Baca berita tanpa iklan. Gabung Kompas.com+

Cendera Mata Lapik Koto Dian, dari Kursi Depati hingga Pelaminan

Kompas.com - 26/10/2020, 11:20 WIB
Suwandi,
Abba Gabrillin

Tim Redaksi

Asal-usul Lapik Koto Dian

Kemunculan Lapik Koto Dian belum diketahui sampai sekarang. Namun, penggunannnya beriringan dengan aksesori petinggi negeri Kerinci, yakni depati dan ninik mamak (lembaga adat).

Dalam setiap ritual adat seperti kenduri sko, para depati maupun ninik mamak senantiasa duduk di atas Lapik Koto Dian.

 

Tidak hanya itu, pasangan pengantin juga menjadikan Lapik Koto Dian sebagai tempat duduk, selayaknya pelaminan.

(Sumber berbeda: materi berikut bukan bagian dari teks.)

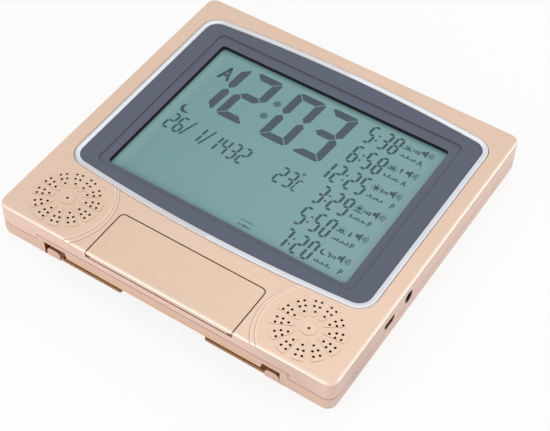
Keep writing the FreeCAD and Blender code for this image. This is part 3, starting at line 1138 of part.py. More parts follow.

"Lapik merupakan aksesori adat. Tidak mutlak. Artinya bukan kewajiban," kata Direktur Lembaga Studi Sejarah Deki Syaputra kepada Kompas.com.

Baca juga: Cerita Ridwan Kamil soal Mendesain Masjid dan Wasiat Ayah

Meskipun bukan bagian yang wajib, masyarakat merasa kurang apabila para depati dan ninik mamak tidak duduk di atas lapik dalam setiap perhelatan adat.

Bahkan, pada tempat tertentu, lapik menjadi pembeda antara depati, ninik mamak dengan masyarakat biasa dalam suatu pertemuan adat.

Dalam pemberian adat kepada Gubernur Jambi pada 2019 lalu, lapik juga digunakan. Hal ini menunjukkan bahwa lapik identik dengan kehormatan.

"Sejauh pengetahuan dan pemahaman saya, untuk etika orang banyak terhadap pemimpin (depati dan ninik mamak) agar berbeda dengan orang biasa dan lebih terhormat," kata Deki yang lahir dan besar di Kerinci.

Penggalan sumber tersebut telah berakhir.